Коростель (краеведческий очерк)
Глазков В. Г. — 13.11.14
Фото лаборантов физмата 1954 г. Слева Глазков Георгий Алексеевич, в центре Коростелин Юрий Тихонович, справа Малявин Игорь Иванович.
Коростеля, этого взрослого шалопая, знал весь город.
Сирота, на рабфаке учился вместе с моим отцом, потом закончил истфак, профессиональный и законченный фотограф, в переводе на современный — фанат. Без аппарата Тихоновича трудно было себе представить, он не выпускал его из рук и снимал всегда неожиданно, мог уловить интересный момент, поэтому и на снимках его не мумии, а живые люди.

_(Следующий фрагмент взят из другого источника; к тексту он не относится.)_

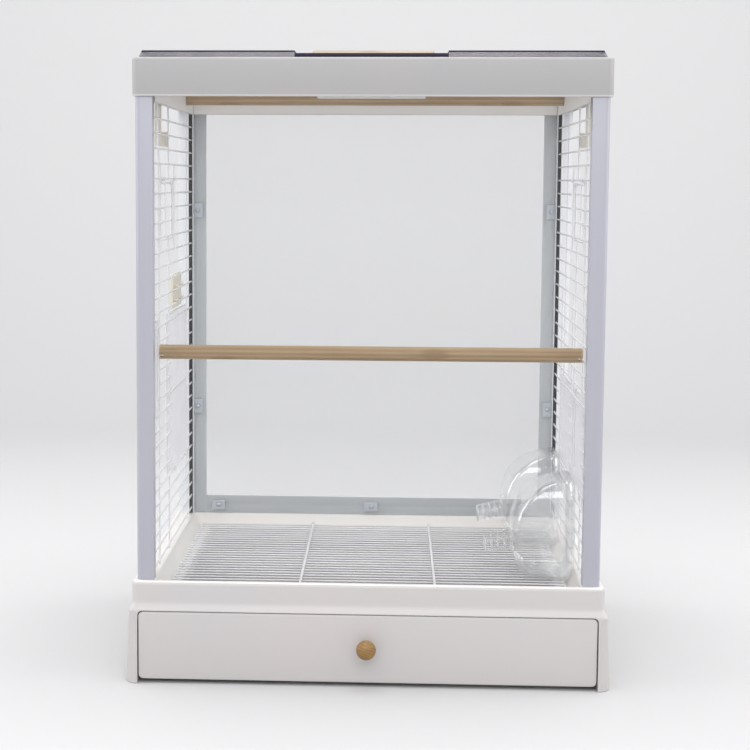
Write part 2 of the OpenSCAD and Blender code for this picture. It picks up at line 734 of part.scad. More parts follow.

Лаборант института, историк в вечерней школе, фотограф тюрьмы, эксперт-криминалист горотдела, работу он менял часто, знаком был половине населению Ельца, вхож всюду и везде ему были искренне рады.
Периодически работал в институте, вёл фотодело, был со всеми на короткой ноге и все это принимали как должное, невзирая на чины и звания.
КОРОСТЕЛЬ – ЦЕЛЫЙ РАЗДЕЛ ИСТОРИИ СТАНОВЛЕНИЯ ИНСТИТУТА, невзирая на записи в его трудовой, именно ему ЕГУ обязан многими дошедшими до нас снимками начала 50-х,, т.к. где бы он ни работал, в институте он всегда был своим для всех и снимал, снимал, снимал…
Всегда с приклеенной к верхней губе самой дешевой сигаретой, частенько с амбре, он всегда с ходу вписывался в любую кампанию от грубых мужиков до утончённых женщин, всегда и всем был интересен.
Эрудит и книголюб, следящий за новинками, он всегда был желанным гостем и в институтской библиотеке, приносил, обменивал, обсуждал.
Я и сейчас не понимаю, как мог мой серьёзный отец дружить с таким беспечным и абсолютно противоположным ему по характеру человеком.
Отец частенько серьёзно (на повышенных тонах!) отчитывал Юрку за язык без костей, за его беспутность, но это были скорее отеческие наставления. А тому всё как с гуся водя.
Жил он в доставшейся от родителей левой половине дома по Маяковского 38 перед Валуйским мостом и была у него уникальная по тем временам библиотека (3-4 тыс. томов). Много детективов и другого интересного чтива.
Я частенько пропадал у него, иногда с ночёвкой. Жил он по спартански, домой приходил только ночевать. Бывало, заговорившись и проголодавшись среди ночи, мы могли отыскать во всём доме только засохшие корки, а если находили к ним остатки подсолнечного масла, то это уже было пиршество.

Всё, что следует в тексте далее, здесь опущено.